Prime Minister Najib Razak is still playing the same game at the federal level. In 2013, people bought into the Chinese or Malay government issue. There were no issues like 1Malaysia Development Berhad (1MDB) or the goods and services tax (GST). (But now) If Umno is still going to this (racial) issue, the Malays are not going to buy into it. The scenario has changed.
TMI: You keep changing the seat you contest in every election. Why do you do so?
Nizar: They want to kill my political career. The first time I won (in 2008) was in Pasir Panjang, which was MIC’s traditional seat. A few of the PAS areas there gave 800 votes.
In the 2013 elections, these 800 voters were shifted to Setiawan, which is next to Pasir Panjang. Ngeh Koo Ham is the assemblyman for Setiawan. He won with an 11,000, including the 800 votes. It is ok to let Ngeh win big just to kill me.
They sent 3,000 voters from Kg Gajah which is an Umno stronghold, and sent them to Pasir Panjang. If I had stayed put, I would have died. (He stood in Changkat Jering instead in 2013.)
They are doing the same now to Changkat Jering. They have developed a housing area of 500 units. The people are given the houses with cheap rental on the condition that they vote for BN. If one house has five people, there will be 2,500 voters. They have also removed 9,000 Chinese voters (from Changkat Jering) to Aulong. It is a DAP seat with 7,000 majority. So let them have bigger majority in Aulong and kill Nizar.

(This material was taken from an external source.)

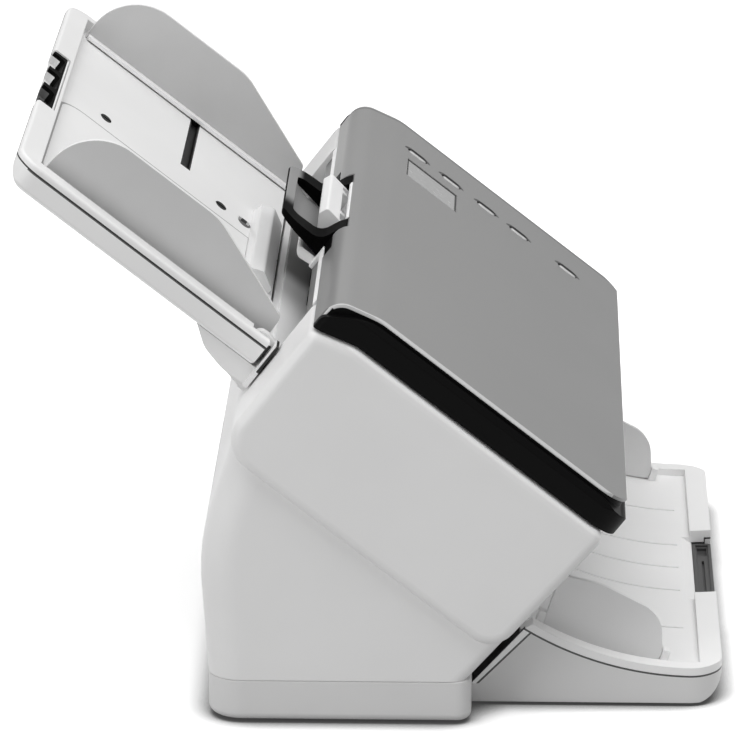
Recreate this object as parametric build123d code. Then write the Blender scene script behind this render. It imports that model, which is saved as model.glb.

So I have to look for greener and less anticipated areas. It so happens that I live in Sg Rapat. Sg Rapat has 35% Chinese voters who are frustrated with PAS and Umno. That will go solidly to Amanah. The 60% Malay voters have been split into three. I stand a better chance there.
Furthermore, if it is going to be three-cornered fight between PAS, BN and Amanah, PAS will not enjoy votes from the non-Malays. The split in Malay votes has given me the advantage. The element of “winnability” exists in Sg Rapat.